Microsoft is bringing in new technology partners to help, too. Amdocs will integrate with Microsoft's CSF to help create a simplified service delivery architecture that enables the delivery of converged services.

“By expanding our integration with the Microsoft Connected Services Framework we will be able to facilitate rapid time to market and usage collection for a variety of Microsoft services, such as Hosted Messaging and Collaboration and the Microsoft TV platform,” said Mike Couture, vice president of marketing for Amdocs.

Amdocs will make its Partner Manager solution for third-party content services available on Microsoft platforms. The billing and customer relationship management provider also will collaborate with Microsoft on the development of Web services definitions for operations and business support systems.
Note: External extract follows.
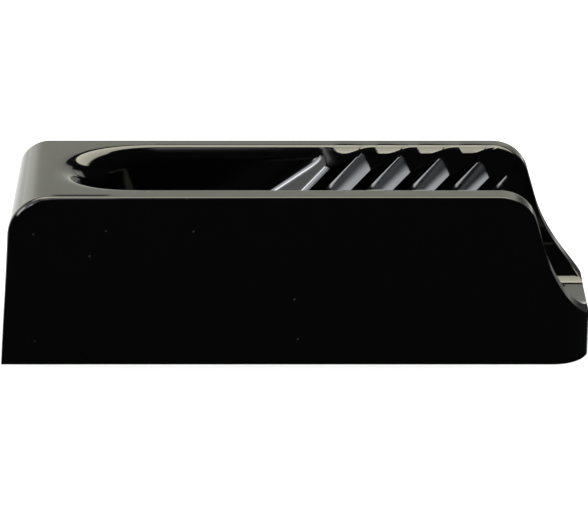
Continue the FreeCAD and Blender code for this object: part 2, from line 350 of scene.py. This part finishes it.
def channel_rows(x, top_z, side):
    """(y, z) points down one side of the channel at x, from the rail's edge to the floor."""
    room = max(top_z - FLOOR_Z, 0.02)
    roll_r = min(ROLL_R, 0.5 * room)
    depths = edge_depths(x, side, roll_r)
    depths += [max(roll_r, top_z - z) for z in grid_heights()]
    depths += [max(roll_r, top_z - FLOOR_Z - rise) for rise in FOOT_RISES]
    depth = np.array(depths)
    z = top_z - depth
    scale = ROLL_R / roll_r
    y = channel_half(np.full_like(z, x), depth * scale, z, side)
    y = np.minimum(y, half_width(x) - 0.02)
    return [(float(a), float(b)) for a, b in zip(y, z)]


def end_rows(turn, side):
    """(x, y, z) points down the pocket's rounded end; turn is 0 at its side, pi / 2 at its tip."""
    share = math.sin(turn) ** 2
    roll_r = ROLL_R + (END_ROLL_R - ROLL_R) * share
    shape_r = WALL_ROLL[side] + (END_ROLL_R - WALL_ROLL[side]) * share
    corner_r = CORNER_R + (END_CORNER_R - CORNER_R) * share
    wall = (BEND_X - BEND_LONG * math.sin(turn), WALL_Y * math.cos(turn))
    nx, ny = -math.sin(turn) / BEND_LONG, math.cos(turn) / WALL_Y
    size = math.hypot(nx, ny)
    nx, ny = nx / size, ny / size
    depths = edge_depths(BEND_X, side, roll_r)
    depths += [max(roll_r, HEIGHT - z) for z in grid_heights()]
    depths += [HEIGHT - FLOOR_Z - rise for rise in FOOT_RISES]
    rows = []
    for depth in depths:
        roll = min(depth / shape_r, 1)
        out = shape_r * (1 - math.sqrt(1 - (1 - roll) ** 2))
        z = HEIGHT - depth
        down = min(max(FLOOR_Z + corner_r - z, 0), corner_r)
        out -= corner_r - math.sqrt(corner_r ** 2 - down ** 2)
        rows.append((wall[0] + nx * out, side * (wall[1] + ny * out), z))
    return rows


# ---------------------------------------------------------------------------
# Mesh
# ---------------------------------------------------------------------------
class Builder:
    """Collects points and faces in millimetres; close points are welded at the end."""

    def __init__(self):
        self.points = []
        self.faces = []

    def point(self, x, y, z):
        self.points.append((x, y, z))
        return len(self.points) - 1

    def grid(self, rows, diagonal=False):
        """Quads between rows of points, or triangles cut the way that the tooth ridges run."""
        numbers = [[self.point(*p) for p in row] for row in rows]
        for a, b in zip(numbers, numbers[1:]):
            for i in range(len(a) - 1):
                if diagonal:
                    self.faces.append((a[i], a[i + 1], b[i]))
                    self.faces.append((a[i + 1], b[i + 1], b[i]))
                else:
                    self.faces.append((a[i], a[i + 1], b[i + 1], b[i]))


def ease(value, low, high):
    """0 below low and 1 above high, with a smooth change between."""
    t = min(max((value - low) / (high - low), 0.0), 1.0)
    return t * t * (3 - 2 * t)


def edge_radius(x, z):
    """Radius of the outer edge on the -Y side: up the end wall, over the heel, along the rail."""
    upright = UPRIGHT_EDGE_R * ease(z, 0.0, UPRIGHT_FULL_Z) + LEAST_EDGE_R
    heel = upright + (HEEL_EDGE_R - UPRIGHT_EDGE_R) * ease(z, *HEEL_EDGE_Z)
    rail = RAIL_EDGE_R + (CRISP_EDGE_R - RAIL_EDGE_R) * ease(x, *CRISP_FROM_X)
    return heel + (rail - heel) * ease(x, *RAIL_FROM_X)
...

“Working with Microsoft we plan to develop industry standard, Web services-based interfaces to facilitate cost-effective, low-risk deployment of new services,” Couture said.

Sylantro is also investigating porting some of its applications to Microsoft platforms. The company signed an agreement to jointly develop and market hosted applications through the integration of Sylantro's application feature server and Microsoft's Live Communications Server and Hosted Messaging and Collaboration service.

“The result will be integrated solutions for service providers for full telephony applications with all the collaborative applications Microsoft brings to the table,” said Bernard Gutnick, vice president of product marketing for Sylantro.

The two companies will demonstrate this week at Supercomm the first live, integrated solutions on Microsoft's real-time Office Communicator. “You will see telephony-enabled Microsoft Office applications,” Gutnick said.

Among the other plans Microsoft has for Supercomm, the software giant will have several executives speaking as part of panel sessions.